# Chicken Jambalaya - a bit bland?



## lucy123 (Jan 9, 2012)

Hi

I made a chicken Jambalaya at the weekend (from what I can remember, Celery, Garlic, Onion, chicken, thyme. chilli powder, cajun chicken, green pepper, chicken stock, tin tomatoes, kidney beans, bay leaf and parsley.

It has come out like a stew but with rice in it (i.e still liquid showing) is that right?

Also, I was expecting it to have a bit of a kick to it, but it is very bland, the only thing I may not have put enough chicken stock in.

Does anyone have any ideas why it is so bland - or how to spice it up a bit - I have a great big whopping saucepan of the stuff to get through!!!


----------



## Copepod (Jan 9, 2012)

Not too late to add some hot spices eg chilli / paprika etc and / or stock cubes dissolved in small amount of hot water. 

Always best to "season to taste" ie your taste, not taste of person who wrote the recipe, and adjust fluid content by adding water / stock or boiling off liquid to reduce


----------



## lucy123 (Jan 9, 2012)

Thank you Copepod - I will experiment this evening!
I was quite disappointed when I ate it - but all is not lost!


----------



## David H (Jan 9, 2012)

Maybe add some chorizo sausage (cut into 1/2 pieces and fried off on a dry pan), a bit of garlic (puree is fine) and a drop of Tabasco.

I've done mine in a Slow Cooker all your ingredients (except celery) plus above and basmati rice, it was always fluffy by evening.

Trying to get rid of excess liquid now without burning is tricky, very low heat without a lid and stir constantly or transfer to a slow cooker the heat is not so concentrated, leave on low with the lid on for a few hours. Check occasionally.


----------



## lucy123 (Jan 9, 2012)

Thanks David, I do have some Chorizo in the fridge

Do you know if it should be runny or more of a chicken fried rice type of consistency?


----------



## Copepod (Jan 9, 2012)

Doesn't really matter what consistency as long as you like it!


----------



## lucy123 (Jan 9, 2012)

That is true Copepod, but I was just wondering what consistency a restaurant chicken Jambalaya would look like. I think with less juice mine would have been a lot better - not being a fantastic cook, I just wonder what the end result should look and taste like!


----------



## David H (Jan 9, 2012)

lucy123 said:


> Thanks David, I do have some Chorizo in the fridge
> 
> Do you know if it should be runny or more of a chicken fried rice type of consistency?
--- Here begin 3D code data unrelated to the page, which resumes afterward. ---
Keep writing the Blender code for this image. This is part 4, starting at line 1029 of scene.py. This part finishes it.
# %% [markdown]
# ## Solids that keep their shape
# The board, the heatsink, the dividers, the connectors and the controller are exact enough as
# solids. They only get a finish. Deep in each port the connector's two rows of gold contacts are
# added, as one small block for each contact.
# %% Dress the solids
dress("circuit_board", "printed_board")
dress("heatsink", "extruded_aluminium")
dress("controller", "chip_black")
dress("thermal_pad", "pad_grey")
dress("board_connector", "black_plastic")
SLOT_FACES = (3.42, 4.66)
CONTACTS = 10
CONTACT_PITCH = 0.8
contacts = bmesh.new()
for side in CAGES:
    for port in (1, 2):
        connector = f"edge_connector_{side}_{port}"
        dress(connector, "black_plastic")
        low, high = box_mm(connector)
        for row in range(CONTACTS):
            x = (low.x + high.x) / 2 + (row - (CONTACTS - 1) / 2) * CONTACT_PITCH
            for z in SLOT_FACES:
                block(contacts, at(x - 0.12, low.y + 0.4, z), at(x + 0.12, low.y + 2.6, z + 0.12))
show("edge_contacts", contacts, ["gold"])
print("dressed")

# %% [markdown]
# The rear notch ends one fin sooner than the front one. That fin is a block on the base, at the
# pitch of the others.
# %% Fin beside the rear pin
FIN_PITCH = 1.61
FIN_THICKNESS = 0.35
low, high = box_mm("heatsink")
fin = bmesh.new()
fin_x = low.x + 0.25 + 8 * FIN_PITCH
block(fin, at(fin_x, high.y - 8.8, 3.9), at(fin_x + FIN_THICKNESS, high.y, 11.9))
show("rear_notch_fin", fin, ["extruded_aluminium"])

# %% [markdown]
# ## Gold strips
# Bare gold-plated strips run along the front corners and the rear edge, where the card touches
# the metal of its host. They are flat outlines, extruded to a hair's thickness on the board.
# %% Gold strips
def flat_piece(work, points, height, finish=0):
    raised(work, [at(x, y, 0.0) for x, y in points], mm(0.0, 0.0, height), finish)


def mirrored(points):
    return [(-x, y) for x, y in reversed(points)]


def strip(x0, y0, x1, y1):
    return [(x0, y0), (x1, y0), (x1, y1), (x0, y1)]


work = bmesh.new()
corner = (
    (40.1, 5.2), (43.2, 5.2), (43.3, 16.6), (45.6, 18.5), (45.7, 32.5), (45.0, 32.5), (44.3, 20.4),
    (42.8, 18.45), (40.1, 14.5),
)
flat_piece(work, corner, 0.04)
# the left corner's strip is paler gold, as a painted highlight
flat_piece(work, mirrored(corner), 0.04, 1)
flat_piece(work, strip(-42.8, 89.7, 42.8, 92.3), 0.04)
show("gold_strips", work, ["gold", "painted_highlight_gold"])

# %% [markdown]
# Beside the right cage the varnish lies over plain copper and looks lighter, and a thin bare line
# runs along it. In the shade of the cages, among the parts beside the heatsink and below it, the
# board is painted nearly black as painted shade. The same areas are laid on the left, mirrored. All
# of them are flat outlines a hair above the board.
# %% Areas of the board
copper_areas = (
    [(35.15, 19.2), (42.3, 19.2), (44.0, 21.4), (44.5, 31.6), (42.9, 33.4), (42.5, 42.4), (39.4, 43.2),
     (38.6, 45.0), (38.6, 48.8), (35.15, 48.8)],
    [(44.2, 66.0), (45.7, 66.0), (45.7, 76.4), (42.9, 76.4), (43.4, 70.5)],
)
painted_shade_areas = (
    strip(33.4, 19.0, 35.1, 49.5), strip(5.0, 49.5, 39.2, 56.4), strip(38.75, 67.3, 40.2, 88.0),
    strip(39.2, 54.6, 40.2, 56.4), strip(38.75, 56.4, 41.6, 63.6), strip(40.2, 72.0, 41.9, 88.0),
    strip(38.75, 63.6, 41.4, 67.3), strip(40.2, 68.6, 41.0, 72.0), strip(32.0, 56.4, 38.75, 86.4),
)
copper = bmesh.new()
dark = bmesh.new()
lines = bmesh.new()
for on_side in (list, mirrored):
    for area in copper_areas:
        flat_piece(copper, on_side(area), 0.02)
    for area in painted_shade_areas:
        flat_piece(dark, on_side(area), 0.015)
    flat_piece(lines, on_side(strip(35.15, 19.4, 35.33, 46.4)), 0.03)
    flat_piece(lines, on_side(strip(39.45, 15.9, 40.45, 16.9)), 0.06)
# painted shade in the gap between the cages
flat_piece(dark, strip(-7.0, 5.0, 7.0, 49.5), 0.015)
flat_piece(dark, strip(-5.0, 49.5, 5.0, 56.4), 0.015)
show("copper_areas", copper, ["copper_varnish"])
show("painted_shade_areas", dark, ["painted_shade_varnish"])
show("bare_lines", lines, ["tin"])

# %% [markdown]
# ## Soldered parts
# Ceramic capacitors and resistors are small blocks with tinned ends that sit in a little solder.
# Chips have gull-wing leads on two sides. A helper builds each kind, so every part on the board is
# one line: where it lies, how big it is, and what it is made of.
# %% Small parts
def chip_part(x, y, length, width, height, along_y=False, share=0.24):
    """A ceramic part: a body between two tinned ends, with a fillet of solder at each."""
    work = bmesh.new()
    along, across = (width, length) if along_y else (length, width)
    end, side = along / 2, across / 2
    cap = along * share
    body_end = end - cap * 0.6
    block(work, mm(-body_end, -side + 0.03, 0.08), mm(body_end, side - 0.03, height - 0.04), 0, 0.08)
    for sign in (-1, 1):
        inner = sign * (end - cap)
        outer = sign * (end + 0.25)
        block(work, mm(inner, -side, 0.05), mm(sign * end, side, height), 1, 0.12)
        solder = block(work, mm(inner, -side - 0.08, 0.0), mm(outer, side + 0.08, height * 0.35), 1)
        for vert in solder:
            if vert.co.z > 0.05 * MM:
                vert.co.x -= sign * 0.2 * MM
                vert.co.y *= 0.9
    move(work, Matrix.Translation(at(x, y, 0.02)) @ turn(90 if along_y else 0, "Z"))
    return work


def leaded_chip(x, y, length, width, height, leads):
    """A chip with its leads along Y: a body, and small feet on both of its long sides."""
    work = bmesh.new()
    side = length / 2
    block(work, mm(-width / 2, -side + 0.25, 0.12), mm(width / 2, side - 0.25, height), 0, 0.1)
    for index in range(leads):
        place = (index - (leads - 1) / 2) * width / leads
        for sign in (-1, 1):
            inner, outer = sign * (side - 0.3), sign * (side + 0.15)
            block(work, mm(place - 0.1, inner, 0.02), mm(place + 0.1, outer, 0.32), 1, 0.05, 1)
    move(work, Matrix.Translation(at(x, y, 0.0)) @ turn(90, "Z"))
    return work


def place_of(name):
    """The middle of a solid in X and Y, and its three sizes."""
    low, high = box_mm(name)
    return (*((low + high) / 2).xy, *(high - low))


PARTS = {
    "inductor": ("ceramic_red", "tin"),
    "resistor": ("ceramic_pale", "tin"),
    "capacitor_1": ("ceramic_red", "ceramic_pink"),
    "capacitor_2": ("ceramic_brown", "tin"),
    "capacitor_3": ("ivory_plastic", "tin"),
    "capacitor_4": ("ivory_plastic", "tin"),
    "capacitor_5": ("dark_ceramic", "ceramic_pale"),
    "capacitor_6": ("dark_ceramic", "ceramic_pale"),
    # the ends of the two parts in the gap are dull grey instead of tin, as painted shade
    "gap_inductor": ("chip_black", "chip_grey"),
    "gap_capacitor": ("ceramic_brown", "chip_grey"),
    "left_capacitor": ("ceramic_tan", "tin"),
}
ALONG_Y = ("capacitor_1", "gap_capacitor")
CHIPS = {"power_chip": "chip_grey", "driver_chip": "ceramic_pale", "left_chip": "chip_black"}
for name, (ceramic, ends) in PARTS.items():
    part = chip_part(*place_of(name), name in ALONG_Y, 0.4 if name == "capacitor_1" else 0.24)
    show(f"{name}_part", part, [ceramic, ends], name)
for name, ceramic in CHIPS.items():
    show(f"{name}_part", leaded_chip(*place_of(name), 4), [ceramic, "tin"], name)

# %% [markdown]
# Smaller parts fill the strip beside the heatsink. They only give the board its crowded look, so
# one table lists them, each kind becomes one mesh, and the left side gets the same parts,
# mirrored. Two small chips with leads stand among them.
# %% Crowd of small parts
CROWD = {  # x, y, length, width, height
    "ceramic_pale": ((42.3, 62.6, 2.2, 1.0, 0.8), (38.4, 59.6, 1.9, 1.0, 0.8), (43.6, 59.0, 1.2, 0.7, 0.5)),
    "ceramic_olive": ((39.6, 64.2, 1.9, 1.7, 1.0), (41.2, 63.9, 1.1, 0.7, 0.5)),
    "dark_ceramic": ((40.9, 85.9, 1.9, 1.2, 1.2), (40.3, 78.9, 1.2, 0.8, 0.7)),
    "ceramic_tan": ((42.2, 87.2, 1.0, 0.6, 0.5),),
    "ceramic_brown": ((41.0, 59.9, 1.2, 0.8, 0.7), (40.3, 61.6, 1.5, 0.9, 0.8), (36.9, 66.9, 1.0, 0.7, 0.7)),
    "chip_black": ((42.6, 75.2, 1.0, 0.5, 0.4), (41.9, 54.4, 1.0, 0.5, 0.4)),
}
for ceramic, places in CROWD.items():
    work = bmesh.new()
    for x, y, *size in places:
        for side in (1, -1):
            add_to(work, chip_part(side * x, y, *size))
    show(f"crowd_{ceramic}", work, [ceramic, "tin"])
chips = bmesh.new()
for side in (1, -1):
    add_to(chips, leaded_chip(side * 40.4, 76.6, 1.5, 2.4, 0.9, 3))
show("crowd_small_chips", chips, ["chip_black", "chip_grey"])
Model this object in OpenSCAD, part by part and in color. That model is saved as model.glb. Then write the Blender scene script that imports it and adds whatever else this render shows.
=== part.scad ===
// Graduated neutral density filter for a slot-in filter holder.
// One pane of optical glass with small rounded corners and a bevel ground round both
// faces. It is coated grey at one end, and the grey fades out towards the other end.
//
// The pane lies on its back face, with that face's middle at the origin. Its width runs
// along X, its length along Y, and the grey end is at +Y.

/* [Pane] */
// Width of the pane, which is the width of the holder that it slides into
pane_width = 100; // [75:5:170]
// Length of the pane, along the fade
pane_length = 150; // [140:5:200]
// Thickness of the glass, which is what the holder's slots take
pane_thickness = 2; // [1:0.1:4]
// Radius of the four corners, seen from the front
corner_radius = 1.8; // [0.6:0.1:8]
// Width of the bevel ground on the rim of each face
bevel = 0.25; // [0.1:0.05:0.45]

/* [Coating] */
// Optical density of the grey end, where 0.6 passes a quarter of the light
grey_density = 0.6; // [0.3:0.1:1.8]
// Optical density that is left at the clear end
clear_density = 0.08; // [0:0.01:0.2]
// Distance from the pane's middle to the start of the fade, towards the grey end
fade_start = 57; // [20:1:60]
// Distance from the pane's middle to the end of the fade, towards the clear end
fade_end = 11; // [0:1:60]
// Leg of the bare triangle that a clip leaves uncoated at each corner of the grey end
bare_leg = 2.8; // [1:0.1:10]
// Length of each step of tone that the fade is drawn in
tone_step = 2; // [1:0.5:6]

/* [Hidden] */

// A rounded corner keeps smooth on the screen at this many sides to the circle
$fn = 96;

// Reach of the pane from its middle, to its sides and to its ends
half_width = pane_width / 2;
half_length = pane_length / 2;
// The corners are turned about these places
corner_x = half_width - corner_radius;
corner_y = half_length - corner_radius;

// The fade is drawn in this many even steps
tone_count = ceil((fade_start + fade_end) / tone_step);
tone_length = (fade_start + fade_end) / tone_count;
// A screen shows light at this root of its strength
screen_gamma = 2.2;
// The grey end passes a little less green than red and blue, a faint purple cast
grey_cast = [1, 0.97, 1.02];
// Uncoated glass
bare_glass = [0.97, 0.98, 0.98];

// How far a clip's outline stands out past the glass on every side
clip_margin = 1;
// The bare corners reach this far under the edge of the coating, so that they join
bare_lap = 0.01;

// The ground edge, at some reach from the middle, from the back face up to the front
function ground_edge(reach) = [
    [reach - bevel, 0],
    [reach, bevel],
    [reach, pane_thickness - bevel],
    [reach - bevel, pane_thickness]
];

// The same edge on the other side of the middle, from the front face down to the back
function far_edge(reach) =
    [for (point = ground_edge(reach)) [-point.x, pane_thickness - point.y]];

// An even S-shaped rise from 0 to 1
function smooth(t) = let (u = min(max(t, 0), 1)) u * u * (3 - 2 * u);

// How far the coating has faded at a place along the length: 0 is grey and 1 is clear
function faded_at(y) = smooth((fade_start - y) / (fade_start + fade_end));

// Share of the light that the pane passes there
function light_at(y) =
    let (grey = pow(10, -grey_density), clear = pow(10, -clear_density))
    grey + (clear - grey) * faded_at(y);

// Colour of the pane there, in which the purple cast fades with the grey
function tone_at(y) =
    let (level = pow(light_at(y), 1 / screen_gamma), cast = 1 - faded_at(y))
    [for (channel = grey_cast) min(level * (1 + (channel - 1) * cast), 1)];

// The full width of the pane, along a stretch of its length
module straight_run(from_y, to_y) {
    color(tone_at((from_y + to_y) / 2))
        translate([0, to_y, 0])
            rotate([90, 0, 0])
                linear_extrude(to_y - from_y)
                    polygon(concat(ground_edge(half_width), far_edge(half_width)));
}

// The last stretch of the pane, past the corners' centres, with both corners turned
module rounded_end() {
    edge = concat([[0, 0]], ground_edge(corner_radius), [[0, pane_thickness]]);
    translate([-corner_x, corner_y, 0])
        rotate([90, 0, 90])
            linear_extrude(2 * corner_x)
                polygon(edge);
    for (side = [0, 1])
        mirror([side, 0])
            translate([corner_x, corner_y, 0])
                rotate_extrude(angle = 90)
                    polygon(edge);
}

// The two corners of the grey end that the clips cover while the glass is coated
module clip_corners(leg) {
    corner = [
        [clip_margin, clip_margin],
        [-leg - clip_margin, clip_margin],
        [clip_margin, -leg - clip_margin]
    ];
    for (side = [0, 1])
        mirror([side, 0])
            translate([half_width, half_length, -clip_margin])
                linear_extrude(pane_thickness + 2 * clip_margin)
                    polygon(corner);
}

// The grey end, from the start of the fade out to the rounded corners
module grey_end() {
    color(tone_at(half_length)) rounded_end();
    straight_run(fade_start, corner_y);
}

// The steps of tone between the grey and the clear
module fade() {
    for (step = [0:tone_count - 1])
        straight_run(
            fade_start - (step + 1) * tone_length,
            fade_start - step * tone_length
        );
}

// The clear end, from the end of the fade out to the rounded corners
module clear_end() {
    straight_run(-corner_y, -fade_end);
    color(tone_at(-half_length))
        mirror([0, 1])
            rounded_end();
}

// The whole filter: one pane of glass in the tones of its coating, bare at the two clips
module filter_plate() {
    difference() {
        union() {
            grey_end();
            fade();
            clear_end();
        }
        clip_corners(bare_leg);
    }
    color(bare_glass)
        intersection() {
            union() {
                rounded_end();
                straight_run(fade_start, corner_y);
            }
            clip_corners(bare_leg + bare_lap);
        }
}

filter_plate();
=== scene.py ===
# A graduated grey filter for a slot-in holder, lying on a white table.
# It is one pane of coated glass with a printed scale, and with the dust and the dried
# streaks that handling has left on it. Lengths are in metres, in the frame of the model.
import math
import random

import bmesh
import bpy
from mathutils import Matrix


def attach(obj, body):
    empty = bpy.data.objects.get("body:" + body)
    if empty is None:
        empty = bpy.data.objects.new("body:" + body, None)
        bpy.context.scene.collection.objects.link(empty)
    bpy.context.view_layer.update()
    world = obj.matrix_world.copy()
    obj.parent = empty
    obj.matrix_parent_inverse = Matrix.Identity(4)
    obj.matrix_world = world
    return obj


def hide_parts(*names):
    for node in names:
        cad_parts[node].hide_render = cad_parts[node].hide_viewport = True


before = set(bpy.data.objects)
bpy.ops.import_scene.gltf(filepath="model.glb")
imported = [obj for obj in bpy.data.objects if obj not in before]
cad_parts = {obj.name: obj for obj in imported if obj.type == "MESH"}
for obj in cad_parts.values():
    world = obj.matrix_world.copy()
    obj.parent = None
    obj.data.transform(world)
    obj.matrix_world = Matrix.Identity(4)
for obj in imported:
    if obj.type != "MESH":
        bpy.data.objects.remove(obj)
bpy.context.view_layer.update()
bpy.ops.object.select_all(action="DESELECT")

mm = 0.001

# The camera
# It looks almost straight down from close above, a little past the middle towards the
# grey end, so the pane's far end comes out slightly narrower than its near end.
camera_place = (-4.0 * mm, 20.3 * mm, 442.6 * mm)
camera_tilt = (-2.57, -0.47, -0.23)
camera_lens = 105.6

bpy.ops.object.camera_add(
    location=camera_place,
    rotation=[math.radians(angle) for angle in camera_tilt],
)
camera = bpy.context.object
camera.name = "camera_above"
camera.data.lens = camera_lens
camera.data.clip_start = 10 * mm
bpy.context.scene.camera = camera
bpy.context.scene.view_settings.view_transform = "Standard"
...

Moist but not runny more of a Risotto type of thing.


----------



## lucy123 (Jan 9, 2012)

I thought so - that  makes sense now - I might try draining a bit of the liquid off too! Strange though - the only thing I left out was 1 green pepper!


----------



## David H (Jan 9, 2012)

lucy123 said:


> I thought so - that  makes sense now - I might try draining a bit of the liquid off too! Strange though - the only thing I left out was 1 green pepper!



If after tasting again with the sausage you want it to zing then a dash of Tabasco (don't overdo it though)


----------



## lucy123 (Jan 9, 2012)

I might try without the chorizo first, as trying to keep the cals and gi down. But if all else fails....


----------



## Catwoman76 (Jan 9, 2012)

lucy123 said:


> That is true Copepod, but I was just wondering what consistency a restaurant chicken Jambalaya would look like. I think with less juice mine would have been a lot better - not being a fantastic cook, I just wonder what the end result should look and taste like!



Hi lucy It's supposed to be just moist and have a bit of a kick, but yours still sounds lovely, and well done for cooking it yourself.  I hope you get it 'just' right this evening   Sheena


----------



## lucy123 (Jan 9, 2012)

Me too - otherwise I shall be hungry!


----------



## David H (Jan 9, 2012)

lucy123 said:


> Me too - otherwise I shall be hungry!



How was the grub, did it fix ??
Flavour any better ??


----------



## lucy123 (Jan 10, 2012)

Well I didn't have any last night in the end - son had some though and said it was nice. It wasn't as liquidy. I think leaving over night may have helped.
I have it for lunch today - I stuck some paprika in it as suggested by Copepod, in the end. 

I am saving the chorizo so I can have chicken and chorizo salad with tomatoes tonight!


----------



## Copepod (Jan 10, 2012)

Hope it's OK, given your confidence in my food advice, Lucy! Do heat it up properly and taste, won't you?


----------